Counsel Anne Stevens said her client had pleaded guilty to injuring with intent to do grievous bodily harm at the earliest opportunity and had wanted to apologise to his ex-apprentice.

"He feels quite sick about what he did," she said.

In a pre-sentence interview, Te Runa said he derived no pleasure from dishing out the hidings and was ambivalent about his role as a Black Power enforcer.

"I accept there are expressions of remorse from you but I have to be a little bit circumspect about that," Judge Michael Crosbie said, pointing to the defendant’s numerous convictions for violence.

"It’s bad enough it took place within the prison environment - I understand prison is a difficult place - but this is not some type of dispute you had with someone that arose out of you being confined or sharing a cell. This was part of some long, drawn-out gang-related ritual and it needs to be condemned in the strongest terms."

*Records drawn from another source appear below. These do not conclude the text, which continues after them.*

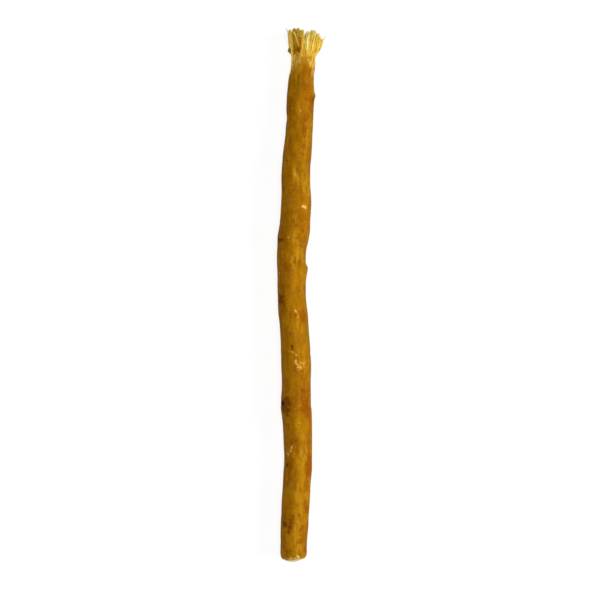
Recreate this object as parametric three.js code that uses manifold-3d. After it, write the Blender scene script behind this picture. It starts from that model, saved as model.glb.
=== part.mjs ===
// A miswak, the chewing stick used to clean teeth: one length of bark-covered wood, wavy along its
// run, cut off plainly at one end and frayed at the other into a brush of its own wood fibres.
// It lies on its side, as it would on a table. Millimetres, +Z up, the bristles towards +Y.

import * as THREE from "three";
import { mergeVertices } from "three/addons/utils/BufferGeometryUtils.js";
import Module from "manifold-3d";

const wasm = await Module();
wasm.setup();

// Driving dimensions. "Along" is the distance from the cut end towards the bristles.
const STICK_LENGTH = 150;
const CORE_END = 142.9; // where the solid wood stops and only bristles go on
const CUT_SLOPE = 0.06; // the cut rises this much for each millimetre to the right
const RING_STEP = 1.8; // spacing of the rings of vertices along the stick
const SIDES = 30;

// How the section draws in at the cut end and where the bristles begin: distance from that end,
// share of the full radius.
const CUT_END = [
  [0, 0.34],
  [0.28, 0.52],
  [0.56, 0.735],
  [0.84, 0.85],
  [1.4, 0.955],
  [2.3, 1],
];
const BRUSH_END = [
  [0, 0.78],
  [0.45, 0.9],
  [1.1, 0.97],
  [2.2, 1],
];

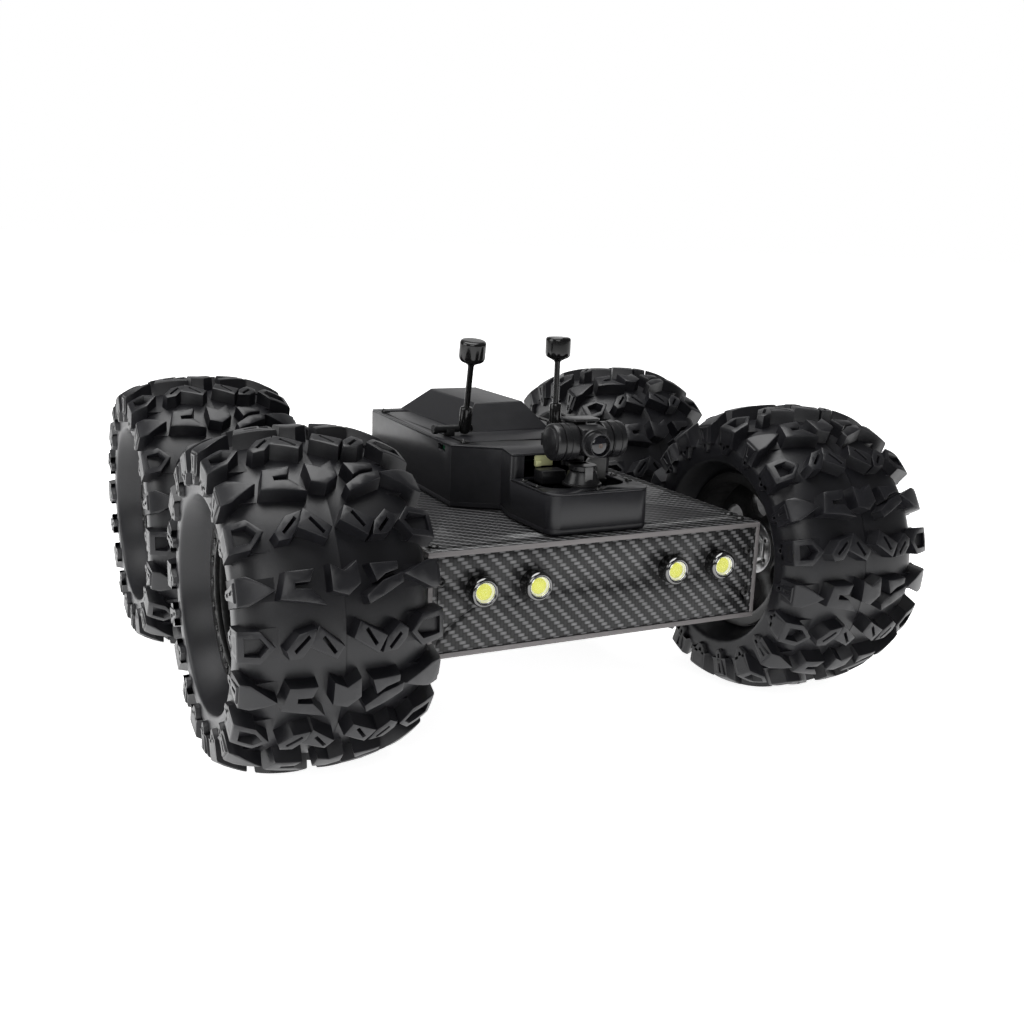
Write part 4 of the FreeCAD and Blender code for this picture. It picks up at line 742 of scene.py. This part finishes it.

Once Corrections discovered what was happening, Ms Miles said, Te Runa was placed in "directed segregation", reclassified as maximum security and transferred to Auckland.

"We have a duty of care to all prisoners in our custody, however it is very difficult to prevent violence from occurring when the people involved are complicit in concealing their behaviour," he said.

Because it was Te Runa’s second strike offence under the three-strikes legislation, he will serve his entire term without the prospect of parole.